**WHAT IS NEEDED:**
For every line in the data below that contains "limits", copy the line.

#### MATERIAL TO PROCESS

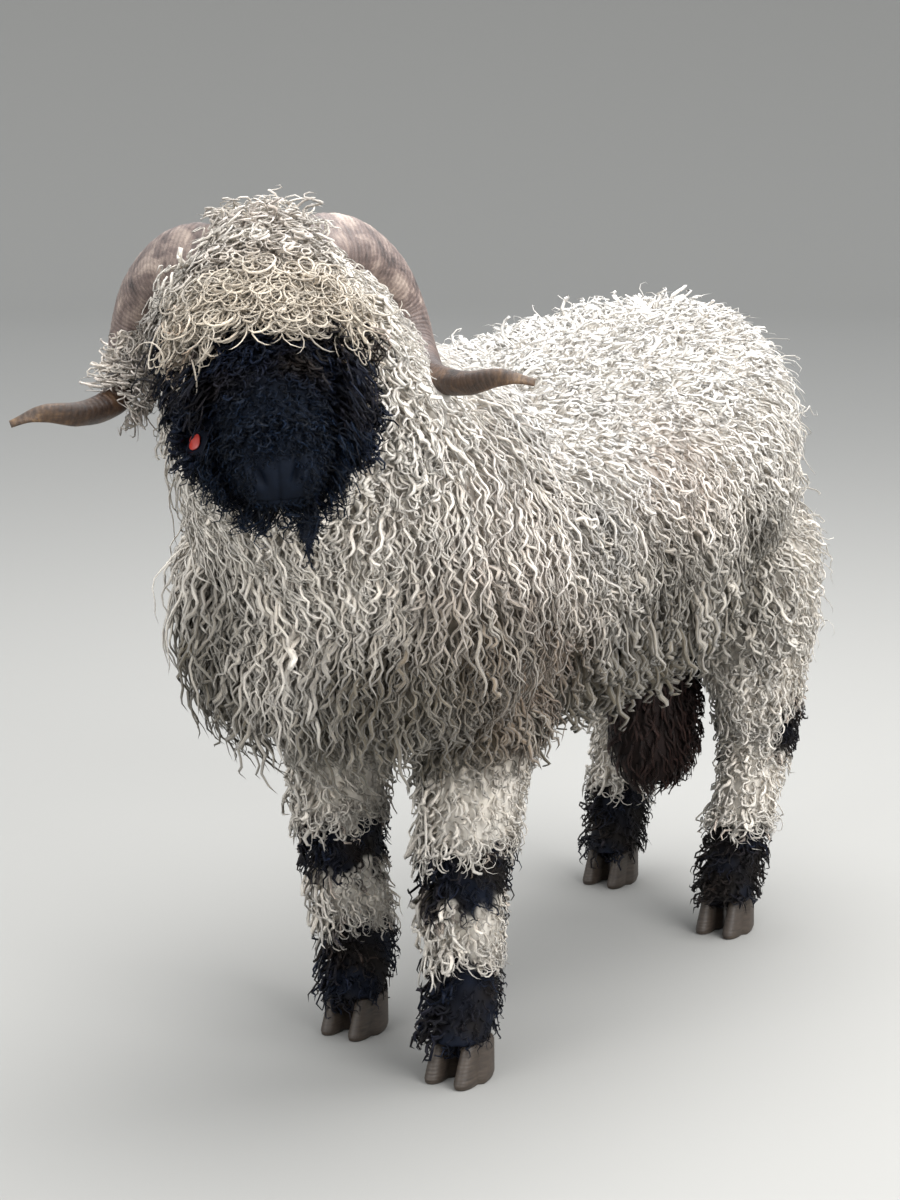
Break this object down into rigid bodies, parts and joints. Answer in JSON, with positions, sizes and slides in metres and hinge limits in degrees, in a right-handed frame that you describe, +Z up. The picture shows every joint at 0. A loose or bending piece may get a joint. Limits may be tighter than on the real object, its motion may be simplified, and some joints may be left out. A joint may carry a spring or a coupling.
{
  "type": "valais blacknose sheep",
  "caption": "Life-size standing horned ram in long curly fleece, black face, knees, hocks and feet, head turned to its left; rests on its claws.",
  "frame": {"origin": "on the floor, under the middle of the ram's bounding box", "axes": "+Z up; the ram's trunk lies along Y and it faces -Y; its left side is at +X"},
  "size_m": [0.5305, 1.2691, 0.9941],
  "materials": {
    "fleece": "matt, long wavy locks, cream with dust and rust stains",
    "black_wool": "soft black curls with a dull sheen",
    "purse_wool": "matted dark brown wool",
    "horn": "ringed grey-brown horn, worn smooth at the tips",
    "hoof": "dark hoof horn with faint rings",
    "eye": "wet, dark brown",
    "tag_plastic": "orange-red moulded plastic, blank"
  },
  "bodies": {
    "root": {"torso": "fleece", "neck": "fleece", "tail": "fleece", "head": "black_wool", "scrotum": "purse_wool", "leg_front_left": "fleece", "leg_front_right": "fleece", "leg_hind_left": "fleece", "leg_hind_right": "fleece", "horn_left": "horn", "ear_left": "black_wool", "eye_left": "eye", "horn_right": "horn", "ear_right": "black_wool", "eye_right": "eye", "ear_tag": "tag_plastic", "claw_front_left_inner": "hoof", "claw_front_left_outer": "hoof", "claw_front_right_inner": "hoof", "claw_front_right_outer": "hoof", "claw_hind_left_inner": "hoof", "claw_hind_left_outer": "hoof", "claw_hind_right_inner": "hoof", "claw_hind_right_outer": "hoof"}
  },
  "joints": []
}
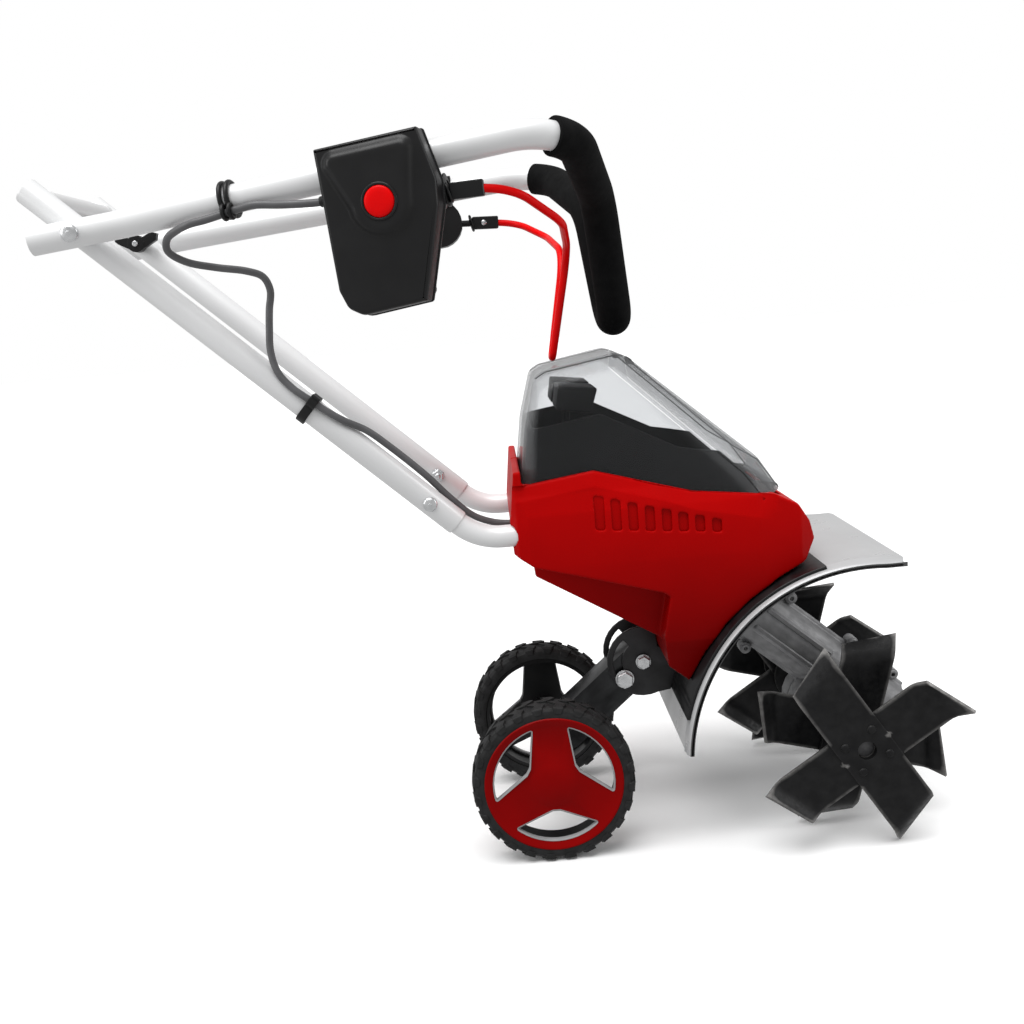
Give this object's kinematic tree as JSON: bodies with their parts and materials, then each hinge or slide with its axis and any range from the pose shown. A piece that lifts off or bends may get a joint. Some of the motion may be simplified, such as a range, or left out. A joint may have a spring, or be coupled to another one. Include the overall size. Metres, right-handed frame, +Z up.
{
  "type": "garden tiller",
  "caption": "Battery-powered garden tiller with folding tube handle, clear-lidded battery housing, swing-down transport wheels and bladed tine shaft under a curved fender.",
  "frame": {"origin": "middle of the overall length and width, on the floor under the wheels and tines", "axes": "+X towards the tines, +Y to the machine's left as seen by someone behind it, +Z up"},
  "size_m": [0.8496, 0.4116, 0.7087],
  "materials": {
    "red_plastic": "deep red moulded plastic, satin gloss",
    "bright_red": "bright red plastic and powder coat",
    "black_plastic": "black moulded plastic, fine grain",
    "foam": "black closed-cell foam",
    "tube_paint": "light silver-grey powder coat",
    "steel": "zinc-plated steel",
    "black_steel": "black powder-coated steel",
    "cast_case": "bead-blasted die casting",
    "fender_sheet": "light grey coated sheet",
    "blade_steel": "black painted blade steel, worn edges",
    "tyre": "black wheel rubber",
    "clear_cover": "clear, slightly smoked plastic",
    "copper": "bronze and wound copper",
    "board": "green circuit board",
    "cable_rubber": "dark grey cable sheath"
  },
  "bodies": {
    "chassis": {"housing_left": "red_plastic", "housing_right": "red_plastic", "battery_tray": "black_plastic", "battery_dock_left": "black_plastic", "battery_dock_right": "black_plastic", "control_board": "board", "canopy": "clear_cover", "window_hinge_pin": "steel", "motor_can": "steel", "gear_case_left": "cast_case", "gear_case_right": "cast_case", "axle_seal_left": "black_plastic", "axle_seal_right": "black_plastic", "fender": "fender_sheet", "fender_carrier": "black_plastic", "wheel_bracket": "black_steel", "arm_pivot_bolt": "steel", "lower_tube_left": "tube_paint", "lower_tube_right": "tube_paint", "middle_handle": "tube_paint", "tube_bolt_left": "steel", "tube_bolt_right": "steel", "cable_lower": "cable_rubber", "cable_clip_lower": "black_plastic"},
    "window": {"canopy_window": "clear_cover"},
    "upper_handle_frame": {"upper_handle": "tube_paint", "foam_grip": "foam", "fold_bolt_left": "steel", "fold_bolt_right": "steel", "switch_box_back": "black_plastic", "switch_box_front": "black_plastic", "microswitch": "black_plastic", "bail_housing": "black_plastic", "cable_upper": "cable_rubber", "cable_clip_upper": "black_plastic", "cable_loop": "cable_rubber"},
    "wing_left": {"wing_nut_left": "black_plastic"},
    "wing_right": {"wing_nut_right": "black_plastic"},
    "bail": {"bail_wire": "bright_red", "bail_lever_left": "black_plastic", "bail_lever_right": "black_plastic"},
    "button": {"lockout_button": "bright_red"},
    "arm": {"wheel_arm": "black_steel", "arm_lock_bolt": "steel", "wheel_axle": "steel"},
    "wheel_left": {"tyre_left": "tyre", "rim_left": "red_plastic"},
    "wheel_right": {"tyre_right": "tyre", "rim_right": "red_plastic"},
    "tines": {"tine_axle": "steel", "worm_wheel": "copper", "tine_hub_left": "blade_steel", "tine_hub_right": "blade_steel", "tine_star_left_outer": "blade_steel", "tine_star_left_inner": "blade_steel", "tine_star_right_outer": "blade_steel", "tine_star_right_inner": "blade_steel"},
    "motor": {"motor_rotor": "copper", "worm_shaft": "steel"}
  },
  "joints": [
    {"name": "window_hinge", "type": "hinge", "parent": "chassis", "child": "window", "pos_m": [0.2628, 0.00769, 0.354], "axis": [0, 1, 0], "range_deg": [0, 100]},
    {"name": "handle_fold", "type": "hinge", "parent": "chassis", "child": "upper_handle_frame", "pos_m": [-0.3692, 0.00769, 0.6485], "axis": [0, -1, 0], "range_deg": [0, 130], "deforming": ["cable_loop"]},
    {"name": "wing_nut_left_turn", "type": "hinge", "parent": "upper_handle_frame", "child": "wing_left", "pos_m": [-0.3692, 0.08069, 0.6485], "axis": [0, 1, 0], "continuous": true},
    {"name": "wing_nut_right_turn", "type": "hinge", "parent": "upper_handle_frame", "child": "wing_right", "pos_m": [-0.3692, -0.06531, 0.6485], "axis": [0, 1, 0], "continuous": true},
    {"name": "bail_squeeze", "type": "hinge", "parent": "upper_handle_frame", "child": "bail", "pos_m": [-0.0512, 0.00769, 0.648], "axis": [0, -1, 0], "range_deg": [0, 12], "stiffness_Nm_per_rad": 3, "springref_deg": -14.32},
    {"name": "lockout_press", "type": "slide", "parent": "upper_handle_frame", "child": "button", "axis": [0.1846, 0.9828, 0], "range_m": [0, 0.004], "stiffness_N_per_m": 600, "springref_m": -0.002},
    {"name": "wheel_arm_swing", "type": "hinge", "parent": "chassis", "child": "arm", "pos_m": [0.1263, 0.00769, 0.171], "axis": [0, 1, 0], "range_deg": [0, 52]},
    {"name": "wheel_left_spin", "type": "hinge", "parent": "arm", "child": "wheel_left", "pos_m": [0.01953, 0.10569, 0.082], "axis": [0, 1, 0], "continuous": true},
    {"name": "wheel_right_spin", "type": "hinge", "parent": "arm", "child": "wheel_right", "pos_m": [0.01953, -0.09031, 0.082], "axis": [0, 1, 0], "continuous": true},
    {"name": "tine_spin", "type": "hinge", "parent": "chassis", "child": "tines", "pos_m": [0.3228, 0.00769, 0.102], "axis": [0, 1, 0], "continuous": true},
    {"name": "motor_spin", "type": "hinge", "parent": "chassis", "child": "motor", "pos_m": [0.2168, 0.00769, 0.237], "axis": [0.7559, 0, -0.6547], "continuous": true}
  ],
  "couplings": [
    {"joint": "motor_spin", "follows": "tine_spin", "ratio": 18}
  ]
}
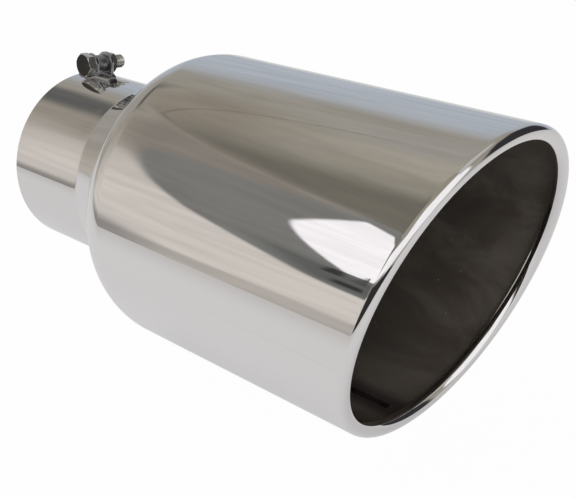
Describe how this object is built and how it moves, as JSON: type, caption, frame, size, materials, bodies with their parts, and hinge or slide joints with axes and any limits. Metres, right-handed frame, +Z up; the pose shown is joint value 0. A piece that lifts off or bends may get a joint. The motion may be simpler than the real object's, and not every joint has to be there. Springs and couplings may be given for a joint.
{
  "type": "exhaust tip",
  "caption": "Bolt-on exhaust tip: a round, slant-cut, rolled-edge shell of polished stainless on a slotted inlet collar drawn tight on the tailpipe by a bolt.",
  "frame": {"origin": "on the tip's axis, at the collar's inlet rim", "axes": "+X along the axis from the inlet to the outlet, +Z up on the side of the clamp's bolt and the mouth's long edge"},
  "size_m": [0.381, 0.2042, 0.2042],
  "materials": {
    "polished_shell": "mirror polished stainless, brushed and clouded inside",
    "polished_collar": "mirror polished stainless",
    "weld_bead": "rippled, heat tinted at the edges",
    "seam_bead": "heat tinted",
    "lug_plate": "satin",
    "zinc_fastener": "zinc plated, dull",
    "sleeve_tube": "fine grained"
  },
  "bodies": {
    "root": {"outer_shell": "polished_shell", "inlet_collar": "polished_collar", "neck_weld": "weld_bead", "shell_seam_weld": "seam_bead", "bolt_side_lug": "lug_plate", "nut_side_lug": "lug_plate", "bolt_side_lug_weld": "weld_bead", "nut_side_lug_weld": "weld_bead", "clamp_bolt": "zinc_fastener", "clamp_nut": "zinc_fastener", "spacer_sleeve": "sleeve_tube"}
  },
  "joints": []
}
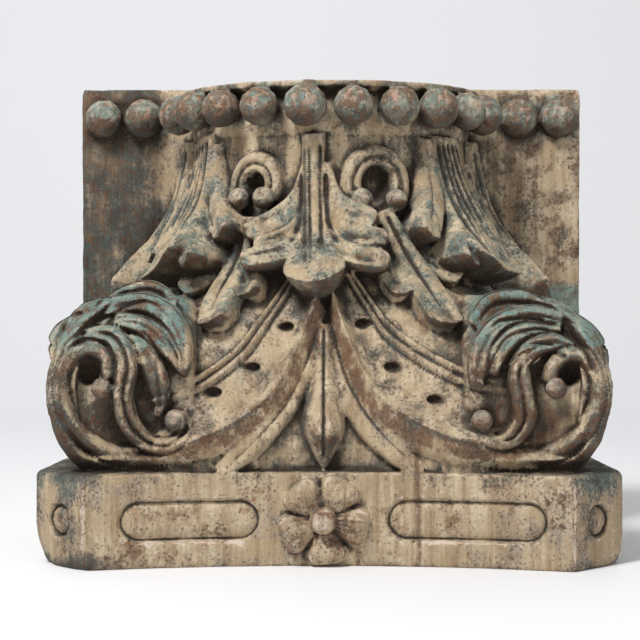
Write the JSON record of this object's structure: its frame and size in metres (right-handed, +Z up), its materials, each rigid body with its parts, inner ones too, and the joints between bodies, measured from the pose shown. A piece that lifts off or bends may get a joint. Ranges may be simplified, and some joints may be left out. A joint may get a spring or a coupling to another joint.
{
  "type": "carved half capital",
  "caption": "Carved wooden half capital with acanthus leaves, corner scrolls and a bead band, standing on its abacus with a flat board at its back",
  "frame": {"origin": "middle of the outline box, at the flat underside of the abacus", "axes": "X runs along the abacus to the right, -Y is the carved front, +Y is the flat back, Z is up"},
  "size_m": [0.46, 0.25, 0.39],
  "materials": {
    "painted_wood": "matte cream paint worn to brown wood, with dark dirt in the hollows and traces of turquoise"
  },
  "bodies": {
    "root": {"capital": "painted_wood"}
  },
  "joints": []
}
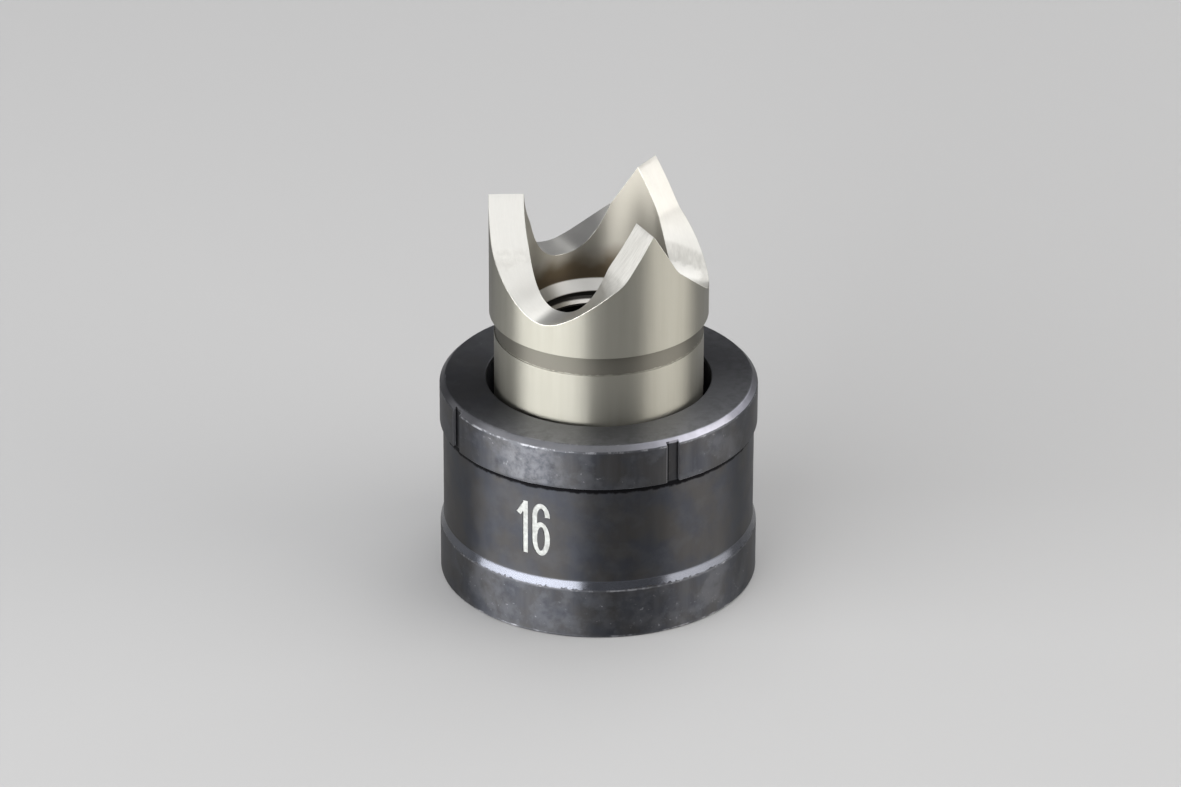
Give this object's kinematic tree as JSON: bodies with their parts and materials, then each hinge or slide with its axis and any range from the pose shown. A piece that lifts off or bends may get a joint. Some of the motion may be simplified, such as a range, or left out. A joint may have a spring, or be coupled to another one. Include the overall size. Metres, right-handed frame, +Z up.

########

**RESULT OF THIS TASK:**
Break this object down into rigid bodies, parts and joints. Answer in JSON, with positions, sizes and slides in metres and hinge limits in degrees, in a right-handed frame that you describe, +Z up. The picture shows every joint at 0. A loose or bending piece may get a joint. Limits may be tighter than on the real object, its motion may be simplified, and some joints may be left out. A joint may carry a spring or a coupling.
Describe how this object is built and how it moves, as JSON: type, caption, frame, size, materials, bodies with their parts, and hinge or slide joints with axes and any limits. Metres, right-handed frame, +Z up; the pose shown is joint value 0. A piece that lifts off or bends may get a joint. The motion may be simpler than the real object's, and not every joint has to be there. Springs and couplings may be given for a joint.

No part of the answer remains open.